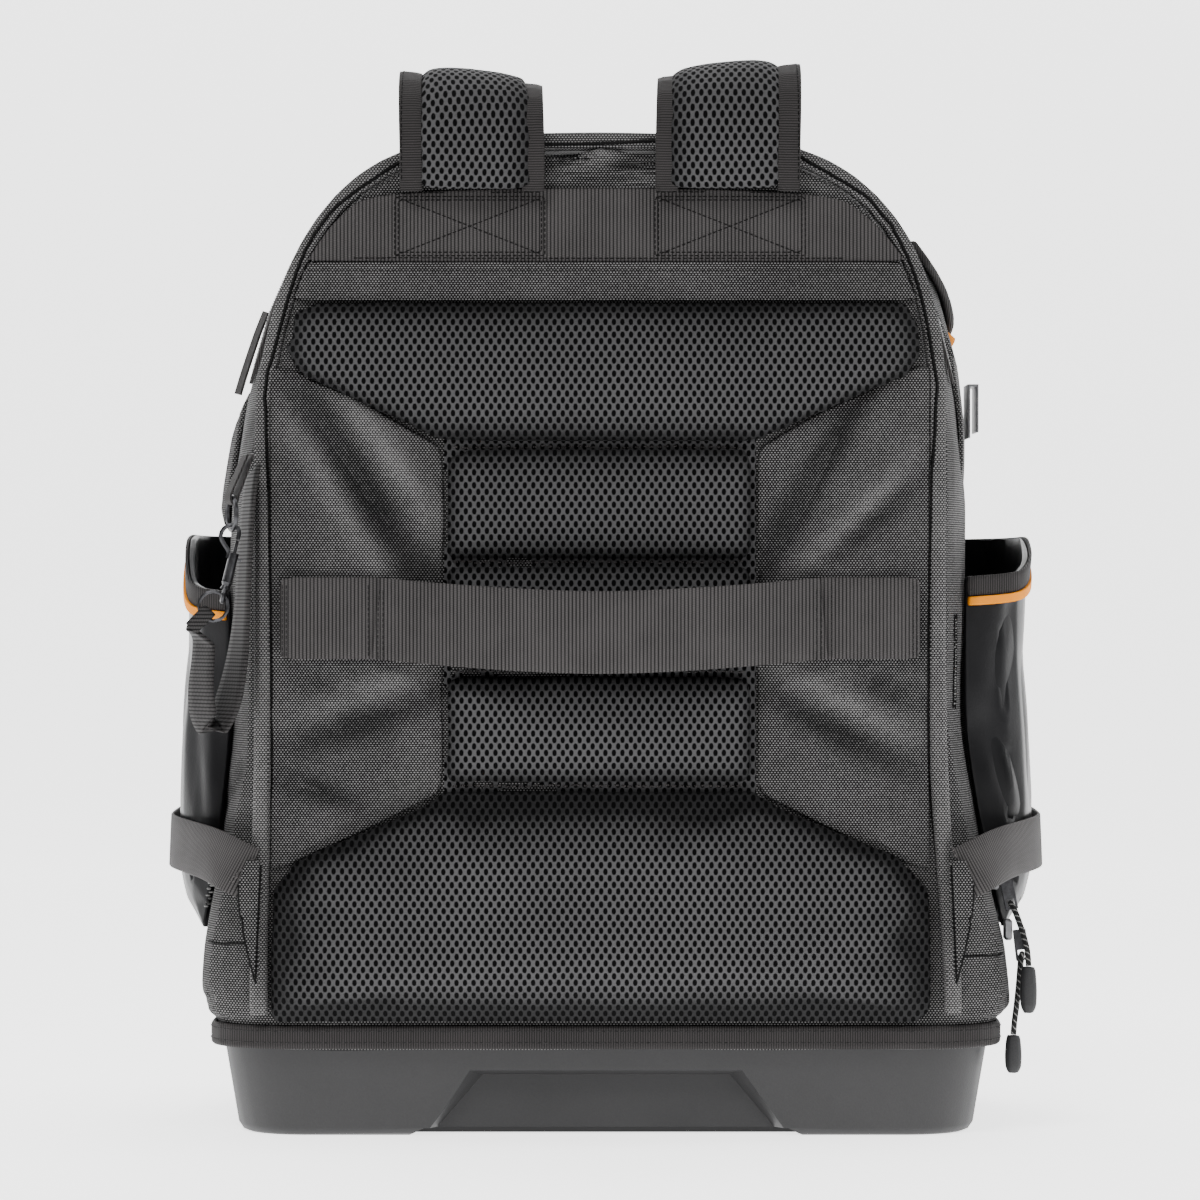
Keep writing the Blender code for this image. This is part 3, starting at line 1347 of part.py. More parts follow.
def split_ring_place():
    """The split ring's middle and the direction from there to its lowest point."""
    origin, up = snap_frame()[:2]
    eye_foot = origin - up * (BARREL_LENGTH + GAP + SWIVEL_LENGTH + 2 * SWIVEL_EYE - RING_WIRE * EYE_SINK)
    lean = Vector(SPLIT_RING_LEAN).normalized()
    inside = eye_foot + up * (RING_WIRE + SPLIT_RING_WIRE + 3 * GAP)
    return inside + lean * SPLIT_RING_RADIUS, lean


def make_split_ring():
    centre, lean = split_ring_place()
    across = Vector((lean.z, 0, -lean.x))
    points = oval_points(centre, SPLIT_RING_RADIUS, SPLIT_RING_RADIUS, across, lean, 16)
    return wire("split_ring", points, SPLIT_RING_WIRE, BLACK_METAL, cyclic=True)


def key_strap_shape():
    """Centre line, sideways directions and widths of the strap: out of the seam, down, round and up
    again to wrap the split ring with its narrow end."""
    places, sides, widths = [], [], []
    for fold in KEY_STRAP_FOLDS:
        places.append(Vector((TAB_PLACE.x + fold.x * KEY_STRAP_DROP,
                              BACK_Y - KEY_STRAP_STAND + fold.y * KEY_STRAP_WIDTH,
                              TAB_PLACE.z + KEY_STRAP_RISE - fold.drop * KEY_STRAP_DROP)))
        sides.append(Vector((fold.side_x, KEY_STRAP_FACING, fold.side_z)).normalized())
        widths.append(Vector((fold.width, 0, 0)))
    centre, lean = split_ring_place()
    low = centre + lean * SPLIT_RING_RADIUS
    turn = SPLIT_RING_WIRE + 2 * GAP + WEBBING_THICK / 2
    near = Vector((0, -1, 0))
    across = Vector((-lean.z, 0, lean.x)).normalized()
    for wrap in KEY_STRAP_WRAP:
        places.append(low + lean * turn * wrap.down + near * turn * wrap.out)
        sides.append(across)
        widths.append(Vector((KEY_STRAP_END_WIDTH / KEY_STRAP_WIDTH, 0, 0)))
    steps = 38
    shares = [KEY_STRAP_WIDTH * w.x for w in smooth_path(widths, steps)]
    return smooth_path(places, steps), smooth_path(sides, steps), shares


def make_key_strap():
    path, sides, widths = key_strap_shape()
    front, back = ribbon_grids(path, sides, widths, WEBBING_THICK, FLAT)
    return slab("key_strap", front, back, WEBBING)


def make_zip_pull_left():
    """The flat cloth pull that hangs out high on the left side."""
    path = []
    y = BACK_Y + ZIP_SECTIONS[-1].depth * depth_at(PULL_LEFT_TOP) + PULL_LEFT_BEHIND_ZIP
    for step in range(PULL_LEFT_STEPS + 1):
        share = step / PULL_LEFT_STEPS
        z = mix(PULL_LEFT_TOP, PULL_LEFT_TOP - PULL_LEFT_LENGTH, share)
        stand = mix(PULL_LEFT_STAND, PULL_LEFT_FLARE * PULL_LEFT_STAND, share)
        path.append(wall_point(-1, y, z) - Vector((stand, 0, 0)))
    sides = [Vector(PULL_LEFT_SIDE)] * len(path)
    front, back = ribbon_grids(path, sides, PULL_LEFT_WIDTH, PULL_LEFT_THICK, FLAT)
    return slab("zip_pull_left", front, back, TAPE)


def cord_path(number):
    """A cord's centre line: up one leg, through the pull's eye at the crown and down the other."""
    legs = CORD_ROUTES[number - 1]
    far = [Vector((leg.x, leg.y + leg.apart, leg.z)) for leg in legs]
    near = [Vector((leg.x, leg.y - leg.apart, leg.z)) for leg in reversed(legs[:-1])]
    return smooth_path(far + near, CORD_STEPS)


def make_zip_puller(number):
    """A slider on the wall, its metal pull, the cord through the pull and the cord's rubber tip."""
    path = cord_path(number)
    wire(f"zip_cord_{number}", path, CORD_RADIUS, CORD_BLACK, resolution=2)
    last = CORD_ROUTES[number - 1][-1]
    crown = Vector((last.x, last.y, last.z))
    slider_z = crown.z + SLIDER_RISE
    wall = max(wall_point(1, crown.y, slider_z + side * SLIDER_LENGTH / 2).x for side in (-1, 1))
    slider_x = wall + SEAT_GAP + SLIDER_THICK / 2
    box(f"zip_slider_{number}", (SLIDER_THICK, SLIDER_WIDTH, SLIDER_LENGTH), (slider_x, crown.y, slider_z),
        BLACK_METAL, bevel=SLIDER_BEVEL)
    eye_half = CORD_RADIUS + 2 * GAP
    top = Vector((slider_x + SLIDER_THICK / 2 + GAP + PULL_WIDTH / 2, crown.y, slider_z))
    along = (crown - top).normalized()
    foot = crown + along * (eye_half + PULL_THICK)
    length = (foot - top).length
    pull = box(f"zip_pull_{number}", (PULL_WIDTH, PULL_THICK, length), (top + foot) / 2, CHROME,
               bevel=PULL_BEVEL)
    pull.rotation_mode = "QUATERNION"
    pull.rotation_quaternion = Vector((0, 0, -1)).rotation_difference(along)
    eye_z = -length / 2 + PULL_THICK + eye_half
    tool = box(f"zip_pull_{number}_eye", (2 * eye_half, 4 * PULL_THICK, 2 * eye_half), (0, 0, eye_z), CHROME,
               parent=pull)
    cut(pull, tool)
    make_cord_tip(number, path)


def make_cord_tip(number, path):
    """A rubber tip that both ends of the cord go into."""
    top = (path[0] + path[-1]) / 2 - Vector((0, 0, GAP))
    radius, length = TIP_RADIUS, TIP_LENGTHS[number - 1]
    profile = [(0, -length)] + [(ring.wide * radius, -ring.deep * length) for ring in TIP_RINGS] + [(0, 0)]
    tip = turned(f"cord_tip_{number}", profile, RUBBER, sides=12)
    tip.location = top
    return tip


def main():
    clear_scene()
    panel = bpy.data.objects.new("panel_place", None)
    bpy.context.scene.collection.objects.link(panel)
    panel.location = (PANEL_SHIFT, 0, 0)
    make_tub()
    make_base_binding()
    make_body_shell()
    make_back_piping()
    make_main_zip()
    make_pads(panel)
    panel_strip("top_webbing_band", BAND_LOW, BAND_HIGH, BAND_THICK, WEBBING, panel)
    panel_strip("top_flap", FLAP_LOW, BAND_LOW - GAP, FLAP_THICK, BALLISTIC, panel)
    make_handle(panel)
    for sign, side_name in ((-1, "left"), (1, "right")):
        make_wing(sign, f"wing_{side_name}", panel)
        make_shoulder_strap(sign, side_name)
        make_ladder_lock(sign, side_name)
        make_lower_webbing(sign, side_name)
        make_strap_anchor(sign, side_name)
        make_side_pocket(sign, side_name)
    make_upper_pocket()
    make_tape_clip()
    make_far_compartment()
    make_front_pocket()
    make_key_tab()
    make_tab_ring()
    make_snap_hook()
    make_snap_bolt()
    make_swivel()
    make_split_ring()
    make_key_strap()
    make_zip_pull_left()
    for number in (1, 2):
        make_zip_puller(number)


main()
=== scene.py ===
"""Tool backpack, dressed for its picture: ballistic cloth, spacer mesh, webbing, tarpaulin, metal and a
moulded tub, sewn over the CAD solids. Metres, +Z up, the wearer's side faces -Y."""
import math
from collections import namedtuple
from functools import partial

import bmesh
import bpy
import numpy as np
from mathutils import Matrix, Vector, noise
from mathutils.bvhtree import BVHTree


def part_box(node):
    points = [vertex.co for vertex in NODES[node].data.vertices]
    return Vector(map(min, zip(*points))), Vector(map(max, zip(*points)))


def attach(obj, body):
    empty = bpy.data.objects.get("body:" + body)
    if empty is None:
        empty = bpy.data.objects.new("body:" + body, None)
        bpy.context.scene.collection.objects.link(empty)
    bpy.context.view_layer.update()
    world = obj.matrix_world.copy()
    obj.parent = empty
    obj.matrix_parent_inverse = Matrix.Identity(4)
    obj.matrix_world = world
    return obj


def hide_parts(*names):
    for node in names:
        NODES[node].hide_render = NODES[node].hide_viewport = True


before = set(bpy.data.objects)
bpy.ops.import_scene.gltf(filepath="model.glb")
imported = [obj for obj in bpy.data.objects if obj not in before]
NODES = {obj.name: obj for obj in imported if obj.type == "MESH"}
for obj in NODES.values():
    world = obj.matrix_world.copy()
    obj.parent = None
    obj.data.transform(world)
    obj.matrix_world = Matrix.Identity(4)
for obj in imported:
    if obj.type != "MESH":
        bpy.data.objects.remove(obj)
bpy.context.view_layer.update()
BACK_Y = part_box("body_shell")[0].y
SIDES = (("left", -1), ("right", 1))
X, Y, Z = range(3)
RIGHT, FRONT, BACK, UP = (1, 0, 0), (0, 1, 0), (0, -1, 0), (0, 0, 1)

# The camera looks straight at the back panel
CAMERA_X = -0.0028
CAMERA_Z = 0.251
CAMERA_BACK = 2.4
LENS = 154.3
SENSOR = 36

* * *

» THE EXERCISE: Output exactly the lines of the material above from the one containing "make_strap_anchor(sign, side_name)" up to and including the one containing "bpy.context.scene.collection.objects.link(empty)".

» WRITTEN SOLUTION:
        make_strap_anchor(sign, side_name)
        make_side_pocket(sign, side_name)
    make_upper_pocket()
    make_tape_clip()
    make_far_compartment()
    make_front_pocket()
    make_key_tab()
    make_tab_ring()
    make_snap_hook()
    make_snap_bolt()
    make_swivel()
    make_split_ring()
    make_key_strap()
    make_zip_pull_left()
    for number in (1, 2):
        make_zip_puller(number)


main()
=== scene.py ===
"""Tool backpack, dressed for its picture: ballistic cloth, spacer mesh, webbing, tarpaulin, metal and a
moulded tub, sewn over the CAD solids. Metres, +Z up, the wearer's side faces -Y."""
import math
from collections import namedtuple
from functools import partial

import bmesh
import bpy
import numpy as np
from mathutils import Matrix, Vector, noise
from mathutils.bvhtree import BVHTree


def part_box(node):
    points = [vertex.co for vertex in NODES[node].data.vertices]
    return Vector(map(min, zip(*points))), Vector(map(max, zip(*points)))


def attach(obj, body):
    empty = bpy.data.objects.get("body:" + body)
    if empty is None:
        empty = bpy.data.objects.new("body:" + body, None)
        bpy.context.scene.collection.objects.link(empty)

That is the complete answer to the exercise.